Problem details: Wherever "objects" appears in a line, copy that line.

Material:
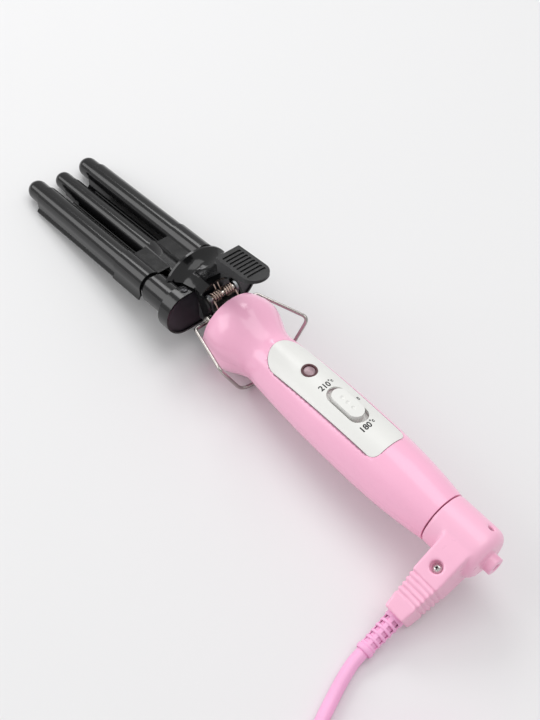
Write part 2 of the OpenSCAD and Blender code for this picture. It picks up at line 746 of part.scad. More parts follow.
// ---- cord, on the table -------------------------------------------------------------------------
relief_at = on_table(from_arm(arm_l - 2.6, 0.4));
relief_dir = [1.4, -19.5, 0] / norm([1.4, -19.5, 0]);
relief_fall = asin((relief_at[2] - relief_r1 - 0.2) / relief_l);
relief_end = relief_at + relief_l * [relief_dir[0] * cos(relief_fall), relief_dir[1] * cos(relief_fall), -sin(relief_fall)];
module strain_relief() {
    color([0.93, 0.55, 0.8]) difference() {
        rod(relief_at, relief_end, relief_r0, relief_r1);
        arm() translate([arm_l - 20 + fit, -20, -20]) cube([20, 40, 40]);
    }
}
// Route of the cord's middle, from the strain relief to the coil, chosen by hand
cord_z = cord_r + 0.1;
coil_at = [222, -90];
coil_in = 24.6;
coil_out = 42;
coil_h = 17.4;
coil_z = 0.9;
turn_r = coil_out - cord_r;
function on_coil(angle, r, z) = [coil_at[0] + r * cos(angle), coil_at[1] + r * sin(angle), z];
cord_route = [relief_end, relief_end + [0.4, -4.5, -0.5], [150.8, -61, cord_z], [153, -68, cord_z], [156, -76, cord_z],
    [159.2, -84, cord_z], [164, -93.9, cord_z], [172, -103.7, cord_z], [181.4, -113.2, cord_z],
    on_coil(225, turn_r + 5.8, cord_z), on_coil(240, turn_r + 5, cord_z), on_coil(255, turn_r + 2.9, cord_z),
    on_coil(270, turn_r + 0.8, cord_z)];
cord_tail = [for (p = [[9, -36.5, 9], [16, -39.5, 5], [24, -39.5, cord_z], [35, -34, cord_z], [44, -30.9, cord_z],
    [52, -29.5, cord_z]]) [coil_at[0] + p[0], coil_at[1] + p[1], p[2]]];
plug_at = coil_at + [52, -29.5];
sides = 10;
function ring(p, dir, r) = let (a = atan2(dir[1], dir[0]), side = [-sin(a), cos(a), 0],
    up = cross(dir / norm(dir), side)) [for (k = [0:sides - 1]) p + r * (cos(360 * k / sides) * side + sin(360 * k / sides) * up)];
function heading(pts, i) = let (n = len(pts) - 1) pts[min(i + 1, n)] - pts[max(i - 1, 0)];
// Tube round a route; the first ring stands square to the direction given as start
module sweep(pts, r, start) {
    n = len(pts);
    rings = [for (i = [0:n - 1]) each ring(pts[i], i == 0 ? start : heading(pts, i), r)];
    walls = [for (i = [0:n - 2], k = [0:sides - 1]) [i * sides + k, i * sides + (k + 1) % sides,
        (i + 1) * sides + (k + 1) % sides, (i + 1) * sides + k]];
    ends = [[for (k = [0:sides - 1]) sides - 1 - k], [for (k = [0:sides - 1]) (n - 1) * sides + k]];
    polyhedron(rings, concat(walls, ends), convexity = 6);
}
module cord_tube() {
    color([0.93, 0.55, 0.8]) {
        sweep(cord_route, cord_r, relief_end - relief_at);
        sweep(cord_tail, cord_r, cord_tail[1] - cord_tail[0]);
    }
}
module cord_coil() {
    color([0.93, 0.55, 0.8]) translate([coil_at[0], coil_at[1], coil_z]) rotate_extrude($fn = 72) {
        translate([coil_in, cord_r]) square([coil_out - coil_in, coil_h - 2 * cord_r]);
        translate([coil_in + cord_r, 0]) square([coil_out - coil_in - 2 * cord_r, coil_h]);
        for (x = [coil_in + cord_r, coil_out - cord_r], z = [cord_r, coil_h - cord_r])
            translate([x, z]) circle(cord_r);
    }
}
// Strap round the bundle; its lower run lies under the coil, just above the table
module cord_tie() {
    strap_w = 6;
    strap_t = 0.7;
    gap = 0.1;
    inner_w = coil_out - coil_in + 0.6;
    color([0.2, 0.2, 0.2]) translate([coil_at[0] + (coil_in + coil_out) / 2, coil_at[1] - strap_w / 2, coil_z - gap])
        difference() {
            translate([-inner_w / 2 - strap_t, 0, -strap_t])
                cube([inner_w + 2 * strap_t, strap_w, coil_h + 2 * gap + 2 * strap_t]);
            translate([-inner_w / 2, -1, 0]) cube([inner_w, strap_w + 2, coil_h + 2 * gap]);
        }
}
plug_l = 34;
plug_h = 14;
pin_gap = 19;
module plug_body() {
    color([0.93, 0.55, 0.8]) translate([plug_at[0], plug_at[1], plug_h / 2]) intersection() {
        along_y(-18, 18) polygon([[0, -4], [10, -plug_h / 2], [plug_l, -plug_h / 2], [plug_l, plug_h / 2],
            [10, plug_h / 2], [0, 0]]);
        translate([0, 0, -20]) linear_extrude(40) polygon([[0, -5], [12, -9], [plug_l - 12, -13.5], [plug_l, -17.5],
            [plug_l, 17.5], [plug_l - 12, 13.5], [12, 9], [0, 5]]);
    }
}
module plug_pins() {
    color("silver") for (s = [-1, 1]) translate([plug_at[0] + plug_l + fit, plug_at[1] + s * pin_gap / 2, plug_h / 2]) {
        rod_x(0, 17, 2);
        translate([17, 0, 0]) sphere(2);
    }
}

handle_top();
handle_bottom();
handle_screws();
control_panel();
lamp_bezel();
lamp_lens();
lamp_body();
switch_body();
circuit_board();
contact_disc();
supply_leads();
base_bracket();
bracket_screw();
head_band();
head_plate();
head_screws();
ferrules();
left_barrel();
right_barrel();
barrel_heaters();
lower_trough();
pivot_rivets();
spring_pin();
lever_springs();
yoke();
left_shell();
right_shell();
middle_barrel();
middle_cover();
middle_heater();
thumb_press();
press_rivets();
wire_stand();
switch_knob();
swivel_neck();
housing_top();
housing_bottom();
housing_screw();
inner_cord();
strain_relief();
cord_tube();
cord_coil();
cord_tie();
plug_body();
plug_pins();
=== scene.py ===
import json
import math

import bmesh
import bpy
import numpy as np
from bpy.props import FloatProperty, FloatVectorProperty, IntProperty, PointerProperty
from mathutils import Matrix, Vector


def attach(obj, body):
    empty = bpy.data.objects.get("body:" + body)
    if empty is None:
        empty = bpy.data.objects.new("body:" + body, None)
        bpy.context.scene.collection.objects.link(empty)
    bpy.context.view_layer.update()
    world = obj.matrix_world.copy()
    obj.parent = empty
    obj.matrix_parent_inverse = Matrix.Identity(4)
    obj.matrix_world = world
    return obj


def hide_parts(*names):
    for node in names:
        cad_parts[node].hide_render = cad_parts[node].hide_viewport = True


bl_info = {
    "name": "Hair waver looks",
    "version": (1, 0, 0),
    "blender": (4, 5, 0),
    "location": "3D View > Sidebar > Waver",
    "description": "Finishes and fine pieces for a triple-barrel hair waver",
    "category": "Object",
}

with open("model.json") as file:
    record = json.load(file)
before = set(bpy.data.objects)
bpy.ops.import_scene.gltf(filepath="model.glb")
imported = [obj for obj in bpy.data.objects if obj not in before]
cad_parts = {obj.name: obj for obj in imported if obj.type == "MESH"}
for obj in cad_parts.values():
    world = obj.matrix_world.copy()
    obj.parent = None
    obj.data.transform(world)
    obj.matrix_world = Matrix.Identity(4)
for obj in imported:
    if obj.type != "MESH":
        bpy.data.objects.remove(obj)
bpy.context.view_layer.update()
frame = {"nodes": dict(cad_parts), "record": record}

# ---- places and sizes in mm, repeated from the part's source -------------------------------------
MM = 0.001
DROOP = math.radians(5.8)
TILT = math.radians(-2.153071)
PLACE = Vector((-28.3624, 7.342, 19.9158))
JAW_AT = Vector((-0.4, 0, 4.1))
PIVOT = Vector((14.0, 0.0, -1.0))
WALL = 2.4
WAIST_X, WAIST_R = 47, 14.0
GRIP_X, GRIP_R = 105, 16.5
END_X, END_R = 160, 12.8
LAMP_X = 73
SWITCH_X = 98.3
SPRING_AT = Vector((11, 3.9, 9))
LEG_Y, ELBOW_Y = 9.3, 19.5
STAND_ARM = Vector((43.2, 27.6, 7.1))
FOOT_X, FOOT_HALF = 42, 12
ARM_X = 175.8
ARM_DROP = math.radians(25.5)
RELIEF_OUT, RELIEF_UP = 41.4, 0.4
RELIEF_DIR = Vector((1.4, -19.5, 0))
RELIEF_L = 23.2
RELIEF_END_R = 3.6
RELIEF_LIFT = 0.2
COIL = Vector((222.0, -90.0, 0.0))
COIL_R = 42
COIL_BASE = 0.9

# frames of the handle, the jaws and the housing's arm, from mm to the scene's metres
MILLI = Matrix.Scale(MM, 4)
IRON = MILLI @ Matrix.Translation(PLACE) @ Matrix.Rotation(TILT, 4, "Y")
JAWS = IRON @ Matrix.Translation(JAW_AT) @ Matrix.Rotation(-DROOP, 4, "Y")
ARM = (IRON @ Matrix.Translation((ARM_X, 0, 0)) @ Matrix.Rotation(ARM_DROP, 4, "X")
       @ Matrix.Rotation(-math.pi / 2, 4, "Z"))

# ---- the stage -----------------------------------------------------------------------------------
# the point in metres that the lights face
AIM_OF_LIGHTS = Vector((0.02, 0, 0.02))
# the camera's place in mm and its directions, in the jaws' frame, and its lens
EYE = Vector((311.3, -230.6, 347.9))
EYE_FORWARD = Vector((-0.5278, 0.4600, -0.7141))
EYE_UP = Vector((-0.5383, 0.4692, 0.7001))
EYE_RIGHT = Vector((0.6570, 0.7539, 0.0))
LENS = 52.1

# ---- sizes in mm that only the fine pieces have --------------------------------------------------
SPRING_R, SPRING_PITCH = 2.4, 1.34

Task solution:
    empty = bpy.data.objects.get("body:" + body)
        empty = bpy.data.objects.new("body:" + body, None)
        bpy.context.scene.collection.objects.link(empty)
before = set(bpy.data.objects)
imported = [obj for obj in bpy.data.objects if obj not in before]
        bpy.data.objects.remove(obj)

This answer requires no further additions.